Furthermore, consent, in this space, becomes distorted; if it is in the interests of the market that an individual consents to a certain act, then no ethical and objective evaluation and presentation of the act is made. In any case, is consent (assuming it could be meaningfully given) enough to grant this medium the right to process arguably violent images and convert them into the mainstream - with ramifications on societal behaviour and perceived norms?

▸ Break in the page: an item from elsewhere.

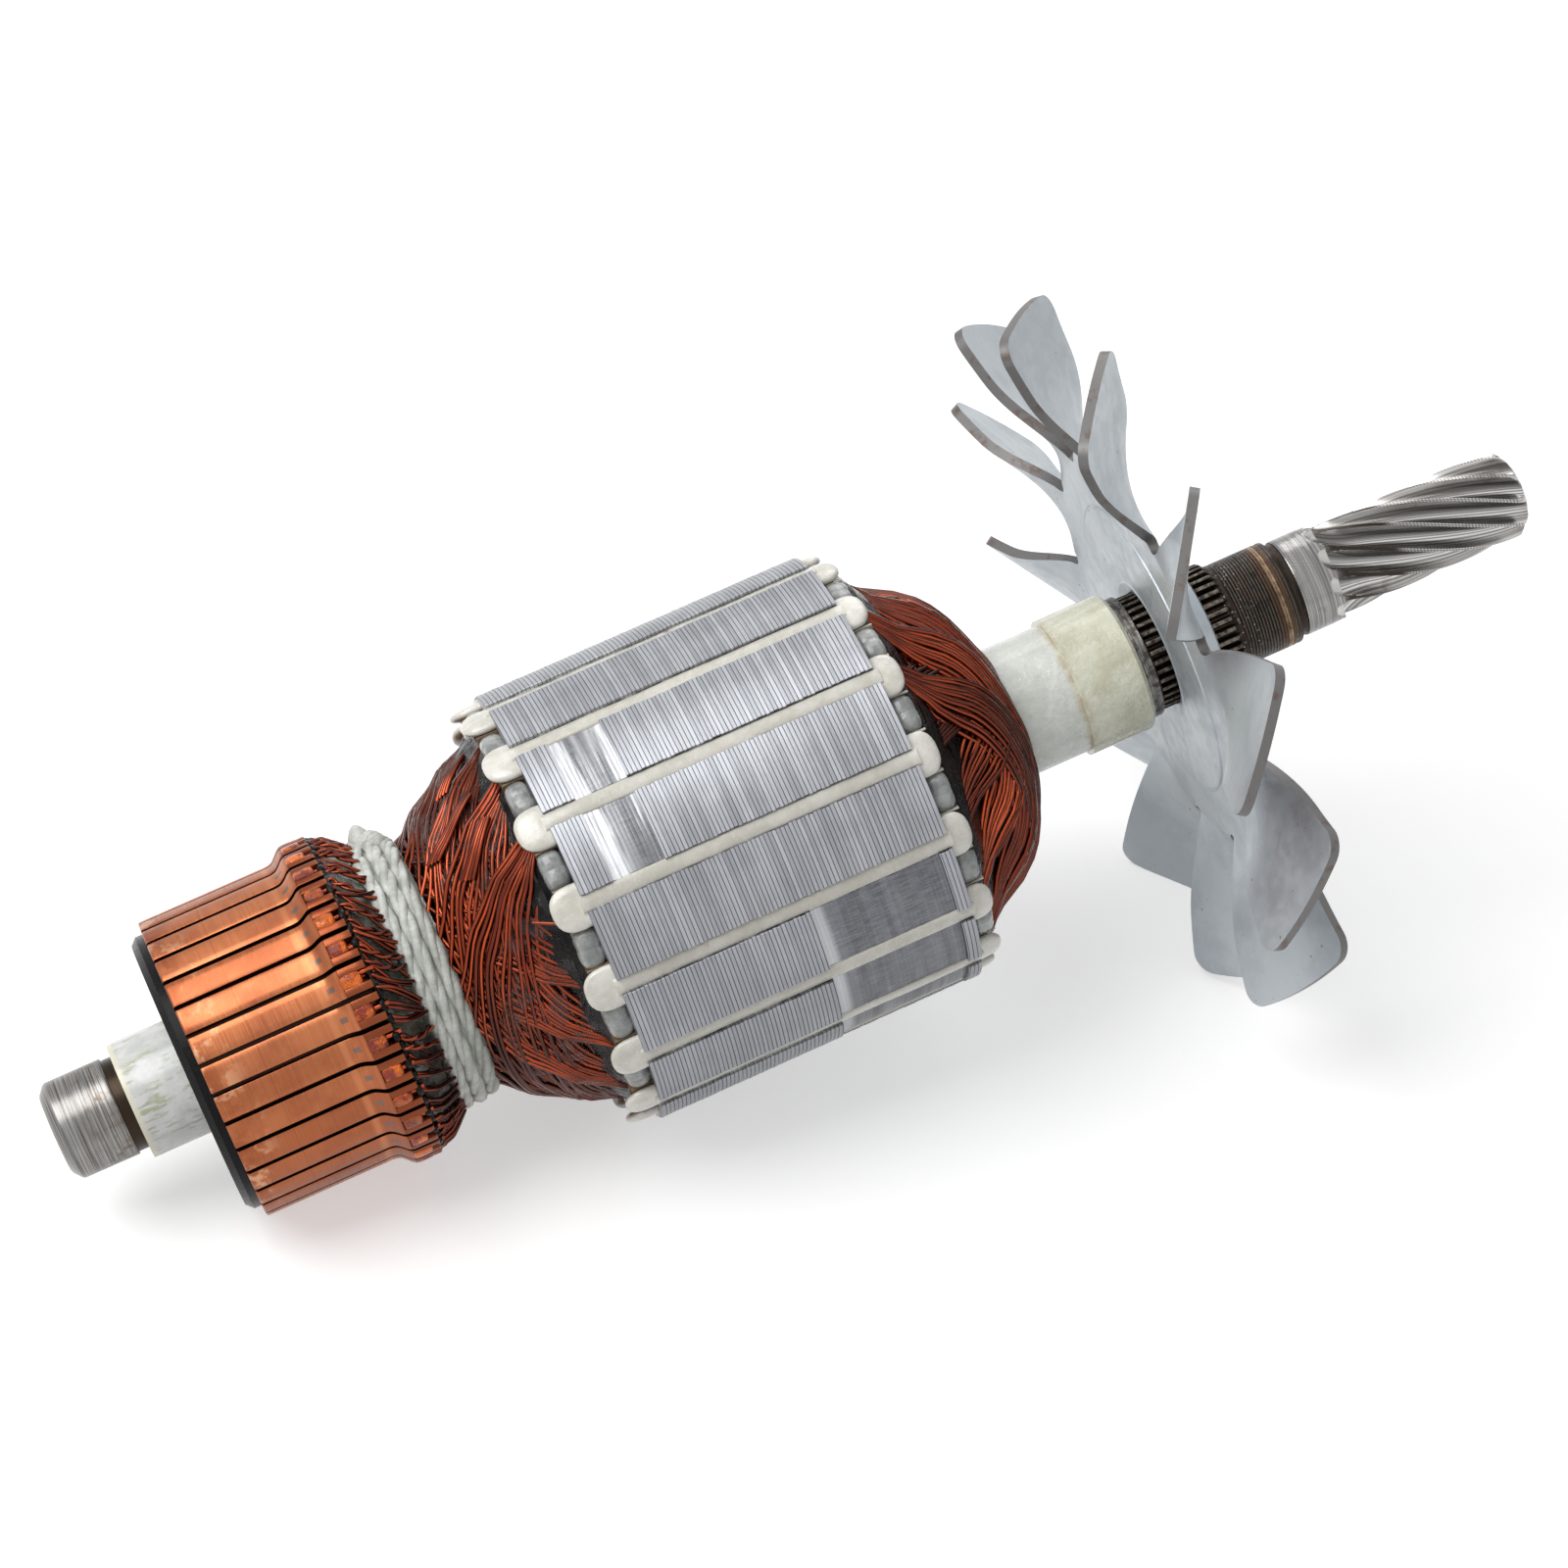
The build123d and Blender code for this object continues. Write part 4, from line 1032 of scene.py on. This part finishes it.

It is naive to argue that we can objectively gauge a participant’s consent and it is impossible to calculate how many people are affected by pornography and in what ways. The least we can do, at present, is to take stock of the material affects of pornography and to protect those embroiled in the market, often those most vulnerable, coerced or otherwise, from participation in sex acts which, most potently when marketed, propound androcentric dogma. As a sad and thoughtful addendum to this debate, consider the element of harm reduction in this amendment’s passing. Whose right is greater – the male gazer’s freedom to view a woman being strangled or the vulnerable female object’s freedom to be protected from a violent sexual act?